STRANGER: Are you that guy who brags about weird shit?

ME: No I’m the guy who takes the longest baths in the city.

@DirtMcTurd

I was getting chased by a man yelling “STOP, POLICE!” & I yelled “YES YES STOP POLICE! THEY’RE OUT OF CONTROL!” But he kept chasing me

@pittdave13

[Reading of my will]
To my children I leave my vast collection of pants, which over the years we have affectionately referred to as your
*Everyone says simultaneously
“Our jeanetic inheritance”

@krisv_723

Everyone on FB is posting the status- I voted.
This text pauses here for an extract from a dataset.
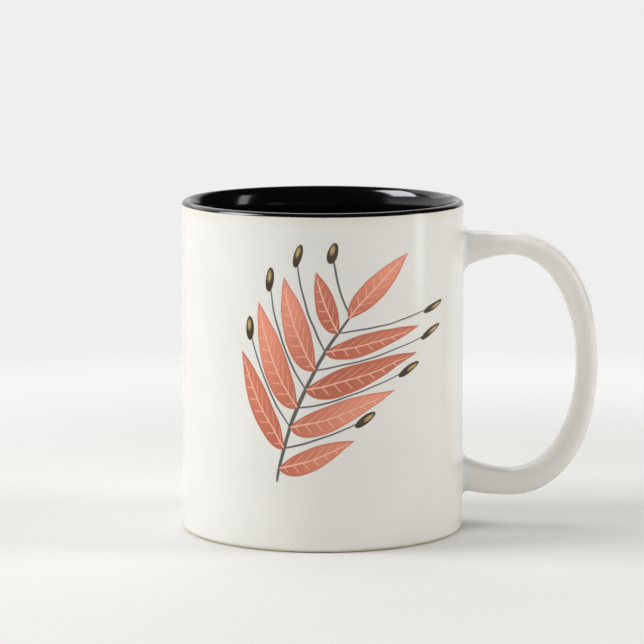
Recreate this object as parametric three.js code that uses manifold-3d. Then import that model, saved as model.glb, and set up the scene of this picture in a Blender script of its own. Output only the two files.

I guess it’s truthful Tuesday so I posted- I once killed a hobo & hid his body in a barrel.

@TheJamesH1

Toast should never pick a fight with me because I eat toast for breakfast.

@dumbbeezie

Back to the Future but it’s just me trying to break my parents up at the school dance

@Tmoney68

*playing with a ouija board at a cocktail party*

Me: Is anyone here with us?

T E L L T H E S E P E O P L E T O
U S E A C O A S T E R

M: Oh my god! Mom!

@robdelaney

Just took $20 out of my friend Martin’s wallet (he has ALS) because that ice bucket nonsense ruined my new kimono.